- [Stated exercise] Reproduce exactly the section that begins at the line containing "makeRails();" and ends at the line containing "obj.matrix_parent_inverse = Matrix.Identity(4)", both lines included; omit all other lines.

- [Input]
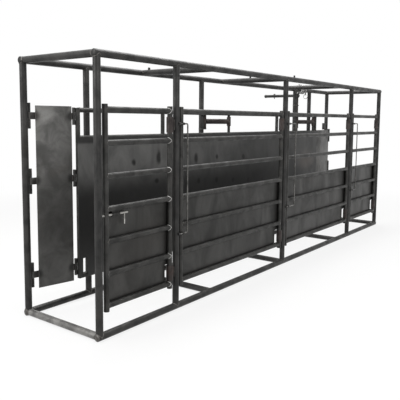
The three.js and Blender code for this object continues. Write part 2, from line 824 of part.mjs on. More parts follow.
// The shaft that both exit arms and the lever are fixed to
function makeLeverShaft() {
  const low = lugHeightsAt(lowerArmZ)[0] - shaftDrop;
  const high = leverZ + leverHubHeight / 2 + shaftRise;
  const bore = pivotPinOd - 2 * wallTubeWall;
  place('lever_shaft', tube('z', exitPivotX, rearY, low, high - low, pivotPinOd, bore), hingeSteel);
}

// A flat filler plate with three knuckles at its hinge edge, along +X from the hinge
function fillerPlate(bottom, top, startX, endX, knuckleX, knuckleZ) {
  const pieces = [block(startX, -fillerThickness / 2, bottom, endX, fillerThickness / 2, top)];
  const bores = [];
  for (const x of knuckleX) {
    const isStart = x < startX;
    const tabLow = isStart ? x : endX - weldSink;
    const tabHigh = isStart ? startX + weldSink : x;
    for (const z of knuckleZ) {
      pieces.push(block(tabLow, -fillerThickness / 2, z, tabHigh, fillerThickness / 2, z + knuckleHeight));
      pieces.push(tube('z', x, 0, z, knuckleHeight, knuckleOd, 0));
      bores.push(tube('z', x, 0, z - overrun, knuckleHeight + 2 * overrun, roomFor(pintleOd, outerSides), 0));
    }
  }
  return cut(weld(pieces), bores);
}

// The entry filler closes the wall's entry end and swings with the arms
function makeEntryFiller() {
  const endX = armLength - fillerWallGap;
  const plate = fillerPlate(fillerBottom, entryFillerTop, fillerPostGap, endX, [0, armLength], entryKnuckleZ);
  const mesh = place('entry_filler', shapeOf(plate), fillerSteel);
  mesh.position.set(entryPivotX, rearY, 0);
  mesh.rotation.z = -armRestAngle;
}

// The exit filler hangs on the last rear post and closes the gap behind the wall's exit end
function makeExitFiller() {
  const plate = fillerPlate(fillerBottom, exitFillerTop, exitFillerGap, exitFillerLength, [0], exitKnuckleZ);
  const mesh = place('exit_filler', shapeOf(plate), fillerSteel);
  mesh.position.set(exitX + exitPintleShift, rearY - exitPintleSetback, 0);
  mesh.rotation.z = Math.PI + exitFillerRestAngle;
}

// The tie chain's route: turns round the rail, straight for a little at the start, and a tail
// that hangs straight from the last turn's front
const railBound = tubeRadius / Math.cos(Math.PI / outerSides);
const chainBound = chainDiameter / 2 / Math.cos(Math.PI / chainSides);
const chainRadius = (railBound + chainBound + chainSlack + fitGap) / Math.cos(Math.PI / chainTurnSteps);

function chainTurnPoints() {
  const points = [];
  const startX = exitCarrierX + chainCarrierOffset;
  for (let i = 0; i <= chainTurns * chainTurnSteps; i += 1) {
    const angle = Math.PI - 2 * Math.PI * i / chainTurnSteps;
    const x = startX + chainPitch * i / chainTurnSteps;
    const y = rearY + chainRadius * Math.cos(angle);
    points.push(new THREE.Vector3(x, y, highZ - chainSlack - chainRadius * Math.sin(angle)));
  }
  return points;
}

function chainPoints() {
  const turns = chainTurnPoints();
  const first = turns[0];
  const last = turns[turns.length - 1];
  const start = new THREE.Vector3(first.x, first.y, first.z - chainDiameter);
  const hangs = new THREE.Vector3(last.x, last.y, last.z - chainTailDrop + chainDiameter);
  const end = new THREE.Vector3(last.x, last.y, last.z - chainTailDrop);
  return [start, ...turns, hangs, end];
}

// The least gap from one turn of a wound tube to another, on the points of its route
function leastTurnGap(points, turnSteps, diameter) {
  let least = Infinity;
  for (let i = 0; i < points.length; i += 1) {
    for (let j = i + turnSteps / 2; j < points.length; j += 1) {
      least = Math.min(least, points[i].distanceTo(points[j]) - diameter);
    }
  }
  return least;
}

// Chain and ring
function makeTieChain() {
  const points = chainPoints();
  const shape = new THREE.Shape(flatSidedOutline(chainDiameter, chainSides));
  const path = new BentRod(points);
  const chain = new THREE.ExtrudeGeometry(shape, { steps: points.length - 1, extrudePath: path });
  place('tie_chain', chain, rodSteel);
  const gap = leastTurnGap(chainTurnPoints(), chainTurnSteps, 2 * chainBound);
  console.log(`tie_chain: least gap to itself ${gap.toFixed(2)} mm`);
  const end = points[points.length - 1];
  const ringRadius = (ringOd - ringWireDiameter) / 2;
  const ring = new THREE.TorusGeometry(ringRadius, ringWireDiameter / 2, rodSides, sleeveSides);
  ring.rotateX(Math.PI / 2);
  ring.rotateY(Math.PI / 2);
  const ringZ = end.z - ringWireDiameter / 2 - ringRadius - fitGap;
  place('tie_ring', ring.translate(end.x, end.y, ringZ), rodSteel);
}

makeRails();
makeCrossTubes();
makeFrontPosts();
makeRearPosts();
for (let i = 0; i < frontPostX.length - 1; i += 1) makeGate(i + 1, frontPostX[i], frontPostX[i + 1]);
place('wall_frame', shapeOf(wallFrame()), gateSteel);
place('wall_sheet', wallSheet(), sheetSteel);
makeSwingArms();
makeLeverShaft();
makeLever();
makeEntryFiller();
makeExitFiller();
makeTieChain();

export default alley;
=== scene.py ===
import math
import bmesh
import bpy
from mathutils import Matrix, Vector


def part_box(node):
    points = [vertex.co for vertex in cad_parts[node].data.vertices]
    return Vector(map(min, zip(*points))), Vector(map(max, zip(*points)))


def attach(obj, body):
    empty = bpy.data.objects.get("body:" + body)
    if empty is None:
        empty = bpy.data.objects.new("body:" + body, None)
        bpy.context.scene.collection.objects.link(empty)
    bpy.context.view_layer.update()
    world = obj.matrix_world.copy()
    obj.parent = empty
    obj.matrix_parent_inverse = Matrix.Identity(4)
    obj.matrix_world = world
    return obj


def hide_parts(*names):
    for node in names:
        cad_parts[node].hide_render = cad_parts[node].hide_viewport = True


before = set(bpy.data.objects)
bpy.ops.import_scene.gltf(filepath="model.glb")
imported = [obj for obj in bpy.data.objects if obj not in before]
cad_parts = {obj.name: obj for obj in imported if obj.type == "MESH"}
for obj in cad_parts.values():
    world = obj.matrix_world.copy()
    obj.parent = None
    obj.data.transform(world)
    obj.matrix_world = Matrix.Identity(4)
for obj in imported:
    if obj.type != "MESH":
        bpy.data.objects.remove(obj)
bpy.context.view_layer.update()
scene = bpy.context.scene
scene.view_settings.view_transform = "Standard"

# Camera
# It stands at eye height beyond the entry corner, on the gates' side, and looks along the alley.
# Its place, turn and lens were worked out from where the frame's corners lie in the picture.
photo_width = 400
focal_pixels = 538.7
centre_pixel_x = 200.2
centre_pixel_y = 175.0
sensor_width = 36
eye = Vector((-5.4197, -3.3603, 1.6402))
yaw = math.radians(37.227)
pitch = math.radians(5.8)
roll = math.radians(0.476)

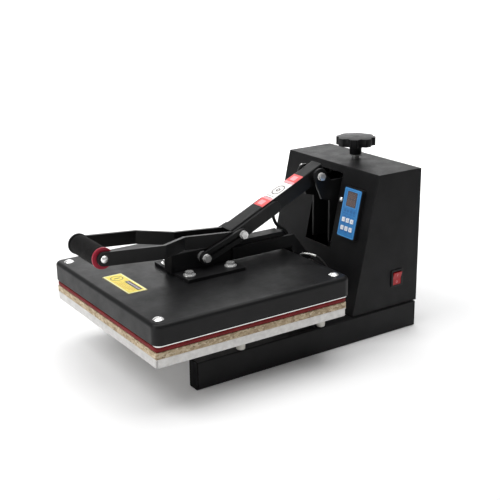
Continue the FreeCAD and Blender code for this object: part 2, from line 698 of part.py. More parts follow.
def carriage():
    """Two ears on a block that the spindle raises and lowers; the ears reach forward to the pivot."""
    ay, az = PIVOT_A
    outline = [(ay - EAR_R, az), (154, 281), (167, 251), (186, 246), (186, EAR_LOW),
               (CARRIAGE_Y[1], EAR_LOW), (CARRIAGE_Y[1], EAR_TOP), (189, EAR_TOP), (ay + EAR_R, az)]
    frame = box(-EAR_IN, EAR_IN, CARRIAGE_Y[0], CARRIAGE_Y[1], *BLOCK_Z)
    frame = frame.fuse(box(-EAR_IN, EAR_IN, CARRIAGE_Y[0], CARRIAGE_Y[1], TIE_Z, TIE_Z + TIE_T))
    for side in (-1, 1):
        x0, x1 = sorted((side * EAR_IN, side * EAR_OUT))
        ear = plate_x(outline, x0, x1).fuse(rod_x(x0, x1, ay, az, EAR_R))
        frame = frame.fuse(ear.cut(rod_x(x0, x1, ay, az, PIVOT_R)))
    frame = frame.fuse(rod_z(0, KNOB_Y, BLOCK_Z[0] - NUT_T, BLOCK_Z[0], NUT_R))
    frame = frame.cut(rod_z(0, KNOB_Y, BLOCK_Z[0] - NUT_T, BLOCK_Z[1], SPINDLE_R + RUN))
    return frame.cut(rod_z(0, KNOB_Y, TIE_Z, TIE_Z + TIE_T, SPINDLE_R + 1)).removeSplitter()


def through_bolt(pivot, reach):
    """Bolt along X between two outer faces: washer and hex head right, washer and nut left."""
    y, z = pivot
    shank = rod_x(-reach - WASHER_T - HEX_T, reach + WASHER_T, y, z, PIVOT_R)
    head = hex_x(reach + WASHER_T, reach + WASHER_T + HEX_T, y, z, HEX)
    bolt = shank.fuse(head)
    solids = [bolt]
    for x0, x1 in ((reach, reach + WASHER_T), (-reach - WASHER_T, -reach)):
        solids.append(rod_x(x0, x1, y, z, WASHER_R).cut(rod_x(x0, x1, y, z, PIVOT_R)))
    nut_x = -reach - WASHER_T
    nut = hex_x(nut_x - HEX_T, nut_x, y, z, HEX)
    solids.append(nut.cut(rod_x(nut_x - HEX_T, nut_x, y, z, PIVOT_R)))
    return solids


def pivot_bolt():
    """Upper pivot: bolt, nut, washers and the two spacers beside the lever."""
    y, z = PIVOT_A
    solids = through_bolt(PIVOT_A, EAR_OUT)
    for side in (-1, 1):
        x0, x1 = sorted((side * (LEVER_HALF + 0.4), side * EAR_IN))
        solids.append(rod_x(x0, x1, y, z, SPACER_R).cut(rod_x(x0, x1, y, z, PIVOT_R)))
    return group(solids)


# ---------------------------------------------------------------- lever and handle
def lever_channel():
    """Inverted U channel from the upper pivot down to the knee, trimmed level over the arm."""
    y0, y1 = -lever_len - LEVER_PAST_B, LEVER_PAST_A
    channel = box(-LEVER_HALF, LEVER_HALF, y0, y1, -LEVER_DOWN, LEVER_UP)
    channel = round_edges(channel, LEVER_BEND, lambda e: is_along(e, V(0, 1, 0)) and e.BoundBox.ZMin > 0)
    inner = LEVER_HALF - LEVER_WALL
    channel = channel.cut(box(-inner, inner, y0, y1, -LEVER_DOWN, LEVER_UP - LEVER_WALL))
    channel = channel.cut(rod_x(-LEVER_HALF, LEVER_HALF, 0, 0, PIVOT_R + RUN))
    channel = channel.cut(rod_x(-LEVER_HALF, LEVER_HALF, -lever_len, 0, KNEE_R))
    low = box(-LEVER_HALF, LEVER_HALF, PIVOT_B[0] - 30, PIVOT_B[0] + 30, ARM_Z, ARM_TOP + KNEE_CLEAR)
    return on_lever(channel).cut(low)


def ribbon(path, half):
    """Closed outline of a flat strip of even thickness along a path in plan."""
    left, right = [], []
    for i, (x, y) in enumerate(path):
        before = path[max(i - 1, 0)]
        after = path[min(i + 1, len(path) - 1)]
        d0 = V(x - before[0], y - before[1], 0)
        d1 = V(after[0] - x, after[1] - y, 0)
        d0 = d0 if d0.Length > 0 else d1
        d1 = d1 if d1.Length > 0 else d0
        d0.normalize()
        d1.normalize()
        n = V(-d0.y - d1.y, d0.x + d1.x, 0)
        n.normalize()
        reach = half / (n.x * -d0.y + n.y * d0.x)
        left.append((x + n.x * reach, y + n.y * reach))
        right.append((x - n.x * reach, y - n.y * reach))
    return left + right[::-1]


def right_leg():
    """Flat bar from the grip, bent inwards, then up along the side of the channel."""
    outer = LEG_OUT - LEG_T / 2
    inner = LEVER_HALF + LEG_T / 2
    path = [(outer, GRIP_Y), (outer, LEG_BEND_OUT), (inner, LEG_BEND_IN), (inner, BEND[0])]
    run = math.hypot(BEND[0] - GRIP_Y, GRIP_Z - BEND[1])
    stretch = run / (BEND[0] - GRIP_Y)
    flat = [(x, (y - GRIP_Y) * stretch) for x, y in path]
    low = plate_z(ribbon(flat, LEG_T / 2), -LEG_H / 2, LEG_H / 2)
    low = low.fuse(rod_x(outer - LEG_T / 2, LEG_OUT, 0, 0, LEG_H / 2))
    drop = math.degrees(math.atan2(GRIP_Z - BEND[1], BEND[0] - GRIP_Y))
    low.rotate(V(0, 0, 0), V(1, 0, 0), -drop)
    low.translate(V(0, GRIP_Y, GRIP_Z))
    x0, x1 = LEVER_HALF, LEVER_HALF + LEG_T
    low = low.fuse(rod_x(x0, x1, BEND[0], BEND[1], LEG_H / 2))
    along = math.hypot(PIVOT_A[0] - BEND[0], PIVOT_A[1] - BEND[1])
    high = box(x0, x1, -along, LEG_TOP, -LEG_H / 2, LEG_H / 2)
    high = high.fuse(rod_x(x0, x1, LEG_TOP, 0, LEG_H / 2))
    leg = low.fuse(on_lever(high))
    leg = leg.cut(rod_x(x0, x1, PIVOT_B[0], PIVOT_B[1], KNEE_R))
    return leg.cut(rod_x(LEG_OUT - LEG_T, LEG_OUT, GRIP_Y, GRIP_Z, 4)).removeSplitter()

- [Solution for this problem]
makeRails();
makeCrossTubes();
makeFrontPosts();
makeRearPosts();
for (let i = 0; i < frontPostX.length - 1; i += 1) makeGate(i + 1, frontPostX[i], frontPostX[i + 1]);
place('wall_frame', shapeOf(wallFrame()), gateSteel);
place('wall_sheet', wallSheet(), sheetSteel);
makeSwingArms();
makeLeverShaft();
makeLever();
makeEntryFiller();
makeExitFiller();
makeTieChain();

export default alley;
=== scene.py ===
import math
import bmesh
import bpy
from mathutils import Matrix, Vector


def part_box(node):
    points = [vertex.co for vertex in cad_parts[node].data.vertices]
    return Vector(map(min, zip(*points))), Vector(map(max, zip(*points)))


def attach(obj, body):
    empty = bpy.data.objects.get("body:" + body)
    if empty is None:
        empty = bpy.data.objects.new("body:" + body, None)
        bpy.context.scene.collection.objects.link(empty)
    bpy.context.view_layer.update()
    world = obj.matrix_world.copy()
    obj.parent = empty
    obj.matrix_parent_inverse = Matrix.Identity(4)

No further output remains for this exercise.